I have trouble with calendars. The days and dates just don’t mean anything to me. I show up for appointments almost always at the right time but on the wrong day. I’ve often showed up at a doctor’s office a day or week early, or a day or week late. All these things go through my mind when I make an appointment that lies farther in the future than the day after tomorrow. I always ask if I can get someone to call me and remind me.
There’s another problem. Appointments don’t match the reality of what’s going on my brain. Many times in the past, I have made, say, a lunch date with you and a lunch date with someone else. Both those lunch dates are scheduled for the same time. But in my head, they don’t come together. In other words, the two dates are in my head but I don’t realize that they conflict with each other until the day, sometimes even the minute that they occur. It’s as if the two dates exist on different levels in my head but they don’t overlap until it occurs to me that I’m supposed to be in two places at once.

I might say I’m afraid of commitment, but I’m not sure. I am a man who lives up to responsibilities. I make commitments all the time, and I am always good for my word. But being committed to responsibility in a time I don’t understand gives me no end of anxiety. I’m afraid I’ll miss an appointment or forget it altogether. I fear the repercussions of missing an important event. I wonder if I’m even adult enough to make appointments.
My wife often makes long-range plans. I’m not talking about general goals and dreams. I can do that. By the end of next year, for instance, I want to have deposited, say, $1,000 in my son’s college account. I can make that kind of commitments. It’s out there and its undefined. I can work toward a thousand bucks a little at a time.
I’m talking about definitive arrangements for sometime in the future, like planning a hotel stay months from now. With those plans in place come other ideas. What to do while we are there. What about the dogs while we’re away? Who is going to feed the fish? Those kinds of questions plague me.
Who cares? We can talk through these little details a million times and ways.

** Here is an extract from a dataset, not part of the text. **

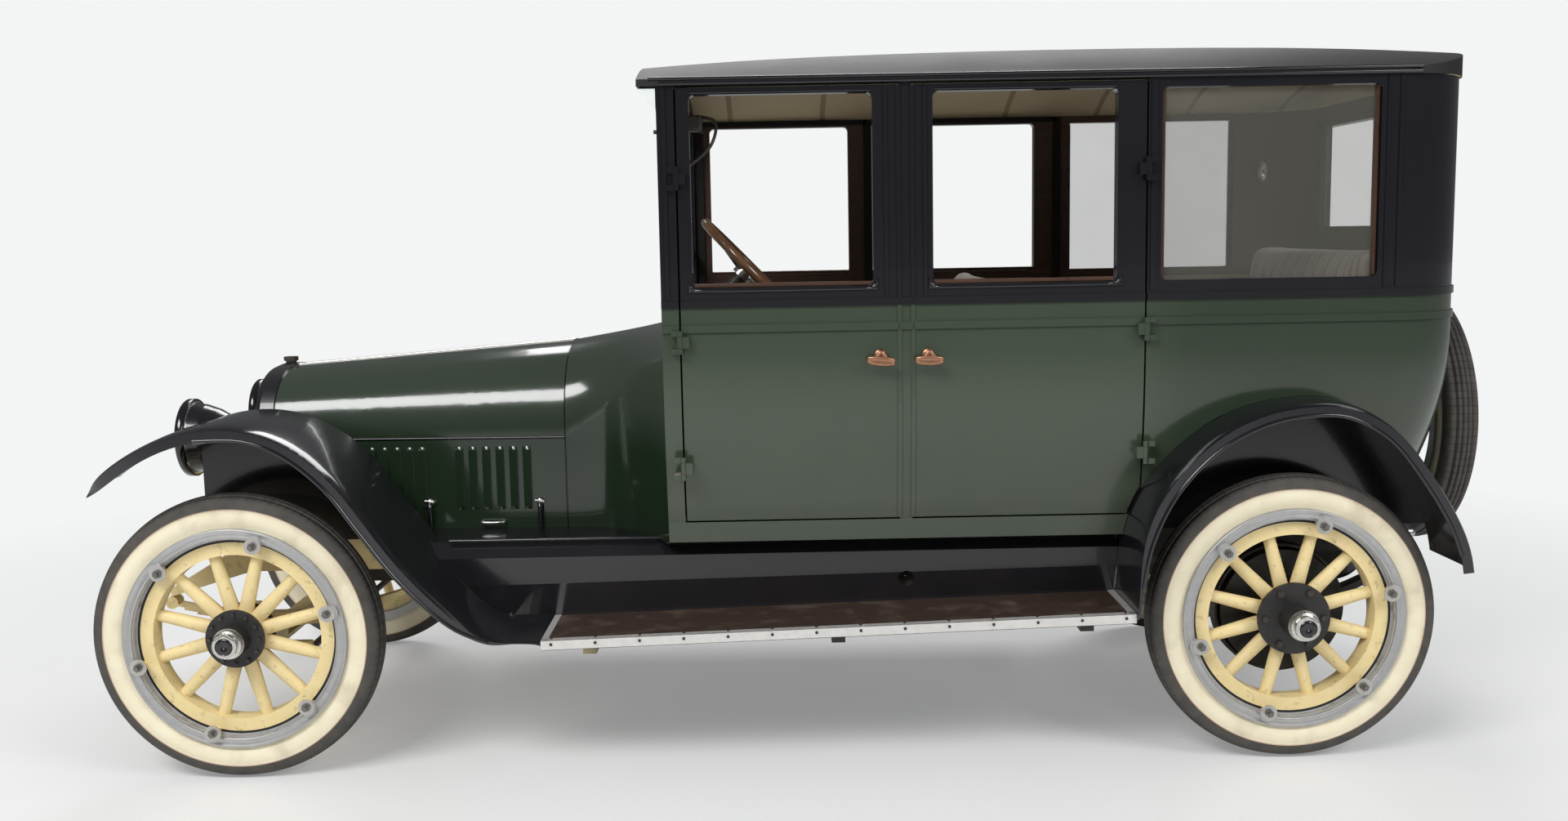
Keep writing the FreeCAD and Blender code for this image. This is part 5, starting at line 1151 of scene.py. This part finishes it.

Talking about these things for months leads to nothing and it takes me out of my moment. We will figure out what we want to do in the days leading up to our voyage. We will find someone to take care of the dogs or a place we can board them. There are, for sure, people who will want to get paid for taking care of the dogs. We will find someone to feed the fish.

These things will get done, dammit. Let’s leave it at that.
So, I get what you’re saying. I deal with planning in this way: I accede that other people need to plan things in the future, either for their own peace of mind or because they have real jobs and real commitments that I don’t have. I go along with the process and hope they’ll remind me I’m supposed to be someplace at a given time. I even put that information on a calendar or in my phone, neither of which works very well—you have to have a sense of time to understand a calendar or appointment book. I try to do better and try to get comfortable enough so I don’t worry.
I know this isn’t good or comforting enough for you. But you might try. The most important thing, I’ve found, is to understand that your efforts are for others, not for yourself.